Destination : 174 , Ailleurs fait son cinéma


Au delà des clés

Mesdames et Messieurs,

Mon film est une sorte d'introspection où culpabilité et remords n'ont pas de place. En voici l'histoire...





Bien installée dans un fauteuil, une vieille femme brode. Le geste sûr, elle plante son aiguille avec régularité et précision. La mécanique est bien rodée et lui permet de laisser son esprit vagabonder vers des souvenirs fugaces de son existence...



La jeune fille qu'elle était cet été-là a dû surmonter un premier chagrin. Voir l'élu de son cœur au bras de sa meilleure amie était plus qu'elle ne pouvait supporter. Sans le drame de la disparition de celle-ci, elle ne sait pas si l'homme de sa vie se serait tourné vers elle un jour. Le soutien qu'elle lui apporta dans cette épreuve lui valut alors toute son attention, et pour finir, son alliance.



L'aiguille ne faiblit pas et trace sans le moindre modèle, la ligne claire d'un objet métallique. Déjà un autre spectre s'affiche à sa mémoire...



Quelle détestable habitude les hommes avaient de boire de l'alcool. Avec toutes les conséquences que l'on connaît, ils devraient se méfier. Son époux lui-même n'a pu y résister. Ce n'est pourtant pas faute de lui avoir exprimé son désaccord tout au long de ce qui aurait dû être ses plus belles années de mariage. Le cœur lourd, elle ne voulait pas se souvenir de cette déchéance mais seulement du visage apaisé qu'il affichait enfin sur son dernier lit, vêtu de son plus beau costume. Il faut croire que c'était le verre de trop, que l'habitude rendant les gestes mécaniques n'avait pas préparé son mari à une telle confusion de substances. Heureusement pour elle, l'amour qu'elle lui portait pu survivre dans des souvenirs soigneusement choisis.



Une dent de cuivre se forme au bout d'une tige lourde surmontée d'un anneau chargé d'arabesques. De son aiguille, elle dirige le fil d'une main de maître, le tend, le croise et lui fait dessiner le bel objet...

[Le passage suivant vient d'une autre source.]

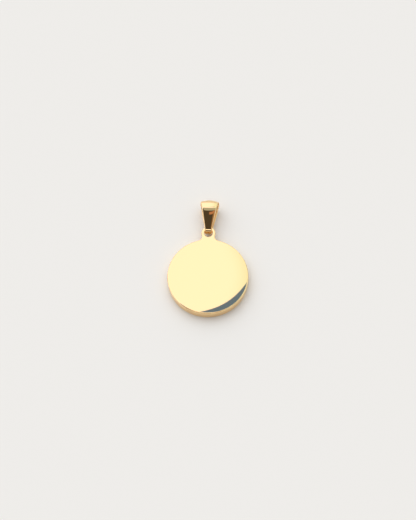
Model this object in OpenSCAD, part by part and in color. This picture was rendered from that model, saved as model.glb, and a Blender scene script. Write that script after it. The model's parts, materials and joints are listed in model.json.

Elle n'avait jamais été seule. Veuve avec un jeune enfant, les fils communautaires avaient tissé une toile protectrice autour d'elle. Son petit garçon avait pu grandir dans un cocon d'amour maternel et d'amitiés sincères. Cela lui avait été grandement utile lors de la perte de son âme sœur. Dans un tragique et inexplicable accident de la route, celle que son fils chérissait avait péri. La mécanique de ces vieilles voitures était tellement fragile qu'il suffisait d'un rien pour briser une vie. Malgré les heurts fréquents avec sa future belle-fille, la mère avait aussitôt su entourer son fils de tout son amour.



Munie de sillons imposants, la clé brodée semble lourde. Fière de son ouvrage, la vieille dame fixe la toile à-même le tambour pour lui servir de cadre. C'était sa marque de fabrique. Ainsi mis en valeur, son travail rejoint les trois autres déjà posés contre le mur représentant chacun une clé ancienne en cuivre dont seule la combinaison diffère.



Broder l'avait toujours rassérénée. Elle en avait bien besoin aujourd'hui pour palier au chagrin causé par la perte de son amie de toujours. La preuve en était son aveu récent d'avoir fait de la vieille dame son unique héritière d'une fortune un peu écornée par le temps mais toujours conséquente. Sans enfant ni famille, cela lui était apparu comme une évidence, lui avait-elle confié. Comment une telle femme avait-elle pu surdoser ses médicaments pourtant bien classés dans la boîte prévue à cet effet ? On ne le saura jamais.



La broderie alignée avec ses consœurs plonge sa créatrice dans une légère réflexion, à savoir que la vie se construit ainsi, de surprises et de hasards, dont seuls quelques rares individus peuvent se targuer d'en détenir la clé.